Challenges in the analysis
Letting the data dictate the course of the analysis
After I narrowed down the data, I was expecting to find a range of individual hosts, some with several properties but not too many, and others with single properties. Perhaps I would find that hosts were just taking the piss with the prices and offering a poor experience — which is my overall experience in Napoli. What I discovered was actually the dominance of Airbnb Management Companies (AMCs) with aggressive price strategies and who were not providing great experiences, considering their review scores.
Therefore, my analysis ended up becoming a host segmentation project by grouping hosts with similar characterics and highlighting their patterns — with a big focus on these AMCs. I’m not going to go into detail about my findings, there’s a whole article dedicated to that. But it was interesting how the data led me to a completely different direction and challenged me to go around its limitations in order to draw useful conclusions.
Defining occupancy rates
As I mentioned, one of the data limitations was related to Calendar availability. Defining occupancy was complex because the unavailable dates showing in the data could have been either booked dates or dates blocked by the host. Also, when looking at a Calendar that is actually a snapshot of the date the data was scraped, I knew that my occupancy data wouldn’t be super accurate. In my preliminary analysis, I had hosts already with 70% of occupancy for 2022 in December 2021 which seemed very unlikely.
The solution I found was to get the average occupancy per host and remove any hosts that were above the average. So, in effect, any hosts which had more than 120 unavailable dates in 2022 were removed from the analysis.
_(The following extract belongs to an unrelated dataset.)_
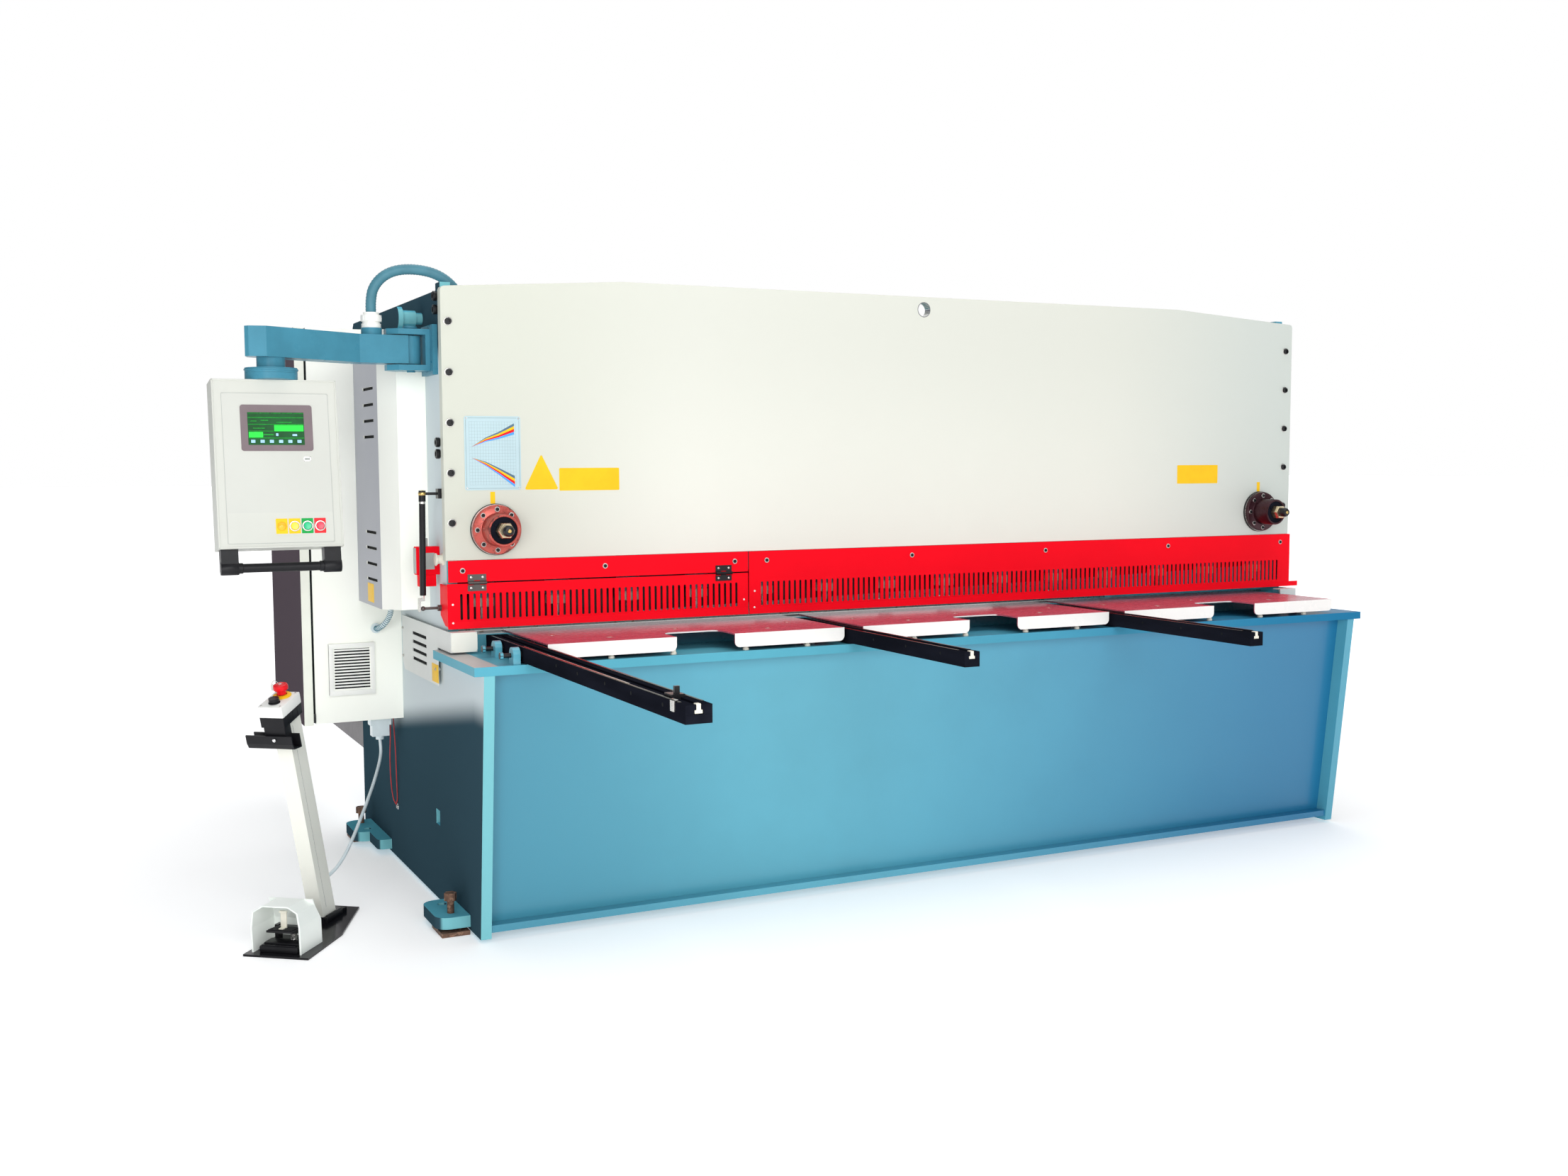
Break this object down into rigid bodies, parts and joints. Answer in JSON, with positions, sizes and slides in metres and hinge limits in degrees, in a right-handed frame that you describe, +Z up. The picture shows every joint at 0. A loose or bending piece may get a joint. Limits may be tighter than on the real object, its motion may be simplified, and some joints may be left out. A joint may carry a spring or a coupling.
{
  "type": "hydraulic guillotine shear",
  "caption": "Hydraulic guillotine shear with a slotted finger guard, table arms, a swinging control panel, a side cabinet and a foot pedal stand.",
  "frame": {"origin": "on the floor under the centre of the bounding box", "axes": "+X to the right along the blades as the operator stands, +Y from the operator to the back, +Z up"},
  "size_m": [3.8828, 3.362, 1.8857],
  "materials": {
    "blue_paint": "satin blue machine paint",
    "dark_blue_paint": "satin dark blue paint, scuffed low down",
    "cream_paint": "fine textured cream white paint",
    "grey_paint": "fine textured light grey paint",
    "brown_paint": "fine textured dark brown grey paint",
    "red_paint": "gloss red paint",
    "black_steel": "blackened steel with oil sheen",
    "bare_steel": "ground steel",
    "zinc_steel": "bright zinc plated steel",
    "red_anodised": "turned aluminium with red brown anodising",
    "rusty_steel": "raw steel with brown rust",
    "black_plastic": "black moulded plastic",
    "white_plastic": "white moulded plastic",
    "grey_plastic": "light grey moulded plastic",
    "yellow_plastic": "yellow push button",
    "green_plastic": "green push button",
    "red_plastic": "red push button",
    "blue_conduit": "corrugated blue grey conduit",
    "grey_cable": "grey cable sheath",
    "red_cable": "thin red insulated wire"
  },
  "bodies": {
    "machine": {"left_side_plate": "blue_paint", "right_side_plate": "blue_paint", "front_apron": "blue_paint", "table_bed": "blue_paint", "blade_holder": "blue_paint", "lower_blade": "bare_steel", "table_covers": "grey_paint", "squaring_arm": "black_steel", "support_arms": "black_steel", "arm_adjusters": "blue_paint", "front_panel": "cream_paint", "shaft_flanges": "red_anodised", "drive_cylinders": "dark_blue_paint", "hold_down_rail": "blue_paint", "fixed_guard": "red_paint", "flap_hinges": "zinc_steel", "strut_stud": "black_steel", "side_cover": "cream_paint", "end_covers": "grey_paint", "cabinet": "cream_paint", "cabinet_fittings": "grey_plastic", "arm_bracket": "blue_paint", "arm_conduit": "blue_conduit", "foot_base": "black_plastic", "foot_column": "cream_paint", "pedal_hood": "grey_paint", "stop_box": "white_plastic", "foot_handle": "black_plastic", "pedal_cable": "grey_cable", "earth_wires": "red_cable", "jack_bolts": "rusty_steel", "rear_beam": "blue_paint", "oil_tank": "blue_paint", "back_gauge": "bare_steel", "sheet_chute": "grey_paint", "rear_guards": "brown_paint"},
    "blade": {"blade_beam": "blue_paint", "upper_blade": "bare_steel"},
    "hold_downs": {"hold_down_feet": "bare_steel"},
    "flap": {"guard_flap": "red_paint", "flap_fittings": "zinc_steel"},
    "strut_tube": {"strut_cylinder": "black_plastic"},
    "strut_piston": {"strut_rod": "zinc_steel"},
    "slide_stop": {"arm_stop": "zinc_steel"},
    "electrics_door": {"cabinet_door": "brown_paint"},
    "swing_arm": {"panel_arm": "blue_paint", "conduit_gland": "white_plastic"},
    "control_panel": {"panel_coupling": "blue_paint", "control_box": "cream_paint", "box_handle": "black_plastic"},
    "panel_button_yellow": {"yellow_button": "yellow_plastic"},
    "panel_button_green": {"green_button": "green_plastic"},
    "panel_button_red": {"red_button": "red_plastic"},
    "pedal": {"foot_pedal": "black_plastic"},
    "emergency_stop": {"stop_button": "red_plastic"},
    "foot_start": {"start_button": "black_plastic"}
  },
  "joints": [
    {"name": "blade_stroke", "type": "slide", "parent": "machine", "child": "blade", "axis": [0, 0, -1], "range_m": [0, 0.1]},
    {"name": "hold_down_stroke", "type": "slide", "parent": "machine", "child": "hold_downs", "axis": [0, 0, -1], "range_m": [0, 0.018], "stiffness_N_per_m": 20000, "springref_m": -0.025},
    {"name": "flap_hinge", "type": "hinge", "parent": "machine", "child": "flap", "pos_m": [-0.84657, -0.2325, 0.977], "axis": [-1, 0, 0], "range_deg": [0, 60]},
    {"name": "strut_tilt", "type": "hinge", "parent": "machine", "child": "strut_tube", "pos_m": [-1.37157, -0.169, 1.232], "axis": [-1, 0, 0], "range_deg": [0, 18]},
    {"name": "strut_travel", "type": "slide", "parent": "strut_tube", "child": "strut_piston", "axis": [0, 0.0545, -0.9985], "range_m": [0, 0.045]},
    {"name": "stop_travel", "type": "slide", "parent": "machine", "child": "slide_stop", "axis": [0, 1, 0], "range_m": [0, 0.5]},
    {"name": "door_hinge", "type": "hinge", "parent": "machine", "child": "electrics_door", "pos_m": [-1.60457, 0.993, 1.1], "axis": [0, 0, -1], "range_deg": [0, 120]},
    {"name": "arm_swing", "type": "hinge", "parent": "machine", "child": "swing_arm", "pos_m": [-1.37157, -0.069, 1.643], "axis": [0, 0, 1], "range_deg": [-15, 60]},
    {"name": "panel_swivel", "type": "hinge", "parent": "swing_arm", "child": "control_panel", "pos_m": [-1.78143, -0.21733, 1.57], "axis": [0, 0, 1], "range_deg": [-45, 45]},
    {"name": "press_yellow", "type": "slide", "parent": "control_panel", "child": "panel_button_yellow", "axis": [0, 0.9912, -0.1323], "range_m": [0, 0.004], "stiffness_N_per_m": 600, "springref_m": -0.003},
    {"name": "press_green", "type": "slide", "parent": "control_panel", "child": "panel_button_green", "axis": [0, 0.9912, -0.1323], "range_m": [0, 0.004], "stiffness_N_per_m": 600, "springref_m": -0.003},
    {"name": "press_red", "type": "slide", "parent": "control_panel", "child": "panel_button_red", "axis": [0, 0.9912, -0.1323], "range_m": [0, 0.004], "stiffness_N_per_m": 600, "springref_m": -0.003},
    {"name": "pedal_press", "type": "hinge", "parent": "machine", "child": "pedal", "pos_m": [-1.77185, -0.25979, 0.048], "axis": [0.7934, -0.6088, 0], "range_deg": [0, 10], "stiffness_Nm_per_rad": 3, "springref_deg": -17.19},
    {"name": "press_stop", "type": "slide", "parent": "machine", "child": "emergency_stop", "axis": [0.1698, 0.2213, -0.9603], "range_m": [0, 0.006], "stiffness_N_per_m": 900, "springref_m": -0.004},
    {"name": "press_start", "type": "slide", "parent": "machine", "child": "foot_start", "axis": [0.1698, 0.2213, -0.9603], "range_m": [0, 0.005], "stiffness_N_per_m": 700, "springref_m": -0.003}
  ],
  "couplings": [
    {"joint": "strut_tilt", "follows": "flap_hinge", "ratio": 0.2784},
    {"joint": "strut_travel", "follows": "flap_hinge", "m_per_rad": 0.04109}
  ]
}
In hindsight, I could have done it at listing level — removing listings that had over 120 days of unavailability, not hosts. But as I was segmentating hosts, I wanted to ensure I was not including potentially inactive hosts with calendars fully blocked for all or most of their listings in the analysis.
Then, since the occupancy numbers I had were not exactly accurate in terms of precisely how many days had been booked — but correct in terms of proportion — I decided to create an index of occupation by dividing it by the 369 days available in the data. Therefore, I ended up with a number that on its own didn’t mean much, but could be used to draw comparisons of occupancy levels amongst different hosts.
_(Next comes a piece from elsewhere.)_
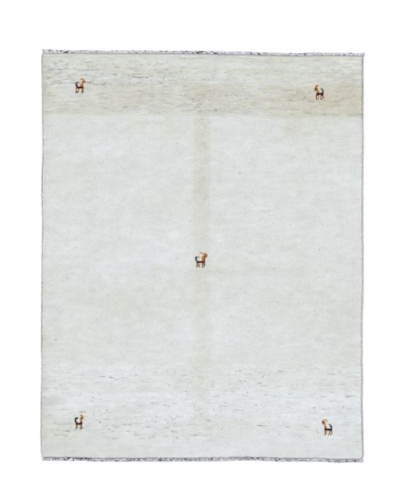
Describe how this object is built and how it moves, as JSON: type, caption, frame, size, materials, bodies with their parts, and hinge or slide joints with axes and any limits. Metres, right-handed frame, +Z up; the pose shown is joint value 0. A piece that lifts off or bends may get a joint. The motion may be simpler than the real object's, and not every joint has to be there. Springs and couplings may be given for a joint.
{
  "type": "gabbeh rug",
  "caption": "Ivory hand-knotted gabbeh rug lying flat, with a warm streaked band, small goats, overcast sides and plaited warp ends.",
  "frame": {"origin": "centre of the rug's outline on the floor it lies on", "axes": "+X across the rug to the right, +Y along it towards the end with the warm band, +Z up out of the pile"},
  "size_m": [1.5128, 1.9246, 0.0154],
  "materials": {
    "ivory_pile": "matt sheared wool pile",
    "overcast_wool": "matt overcast wool yarn",
    "plaited_warp": "matt plaited warp yarn, grey and white"
  },
  "bodies": {
    "root": {"knotted_field": "ivory_pile", "selvedge_left": "overcast_wool", "selvedge_right": "overcast_wool", "end_braid_top": "plaited_warp", "end_braid_bottom": "plaited_warp"}
  },
  "joints": []
}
Figuring out a way to calculate Earnings
A big portion of my analysis ended up centred around Earnings. I wanted to check whether these AMCs were actually putting their hands on a large portion of the Airbnb income in Napoli, even though they had less listings than other groups.
Again, using the Calendar dataset, I simply added up the rates for the days that were marked as unavaialable — with the Occupancy threshold above still applying. I ended up with numbers that of course were not precise — given that the data was a snapshot of a point in time — but again, the proportion of Earnings could still be understood. In my analysis, I made sure to not say a host was making x amount of euros, but rather I focused on percentages.
This is another example of how even if you’re not able to reach precise absolute numbers in your analysis, you can still create a proportion and understand the dynamics of a segmentation project, for example.
Hope you guys enjoyed this behind-the-scenes of my Airbnb analysis and that it inspired to overcome problems in the data you’re analysing now or in the future. If you think something could have been improved from my analysis, do let me know. I’m always looking for innovative ways to work around data limitations.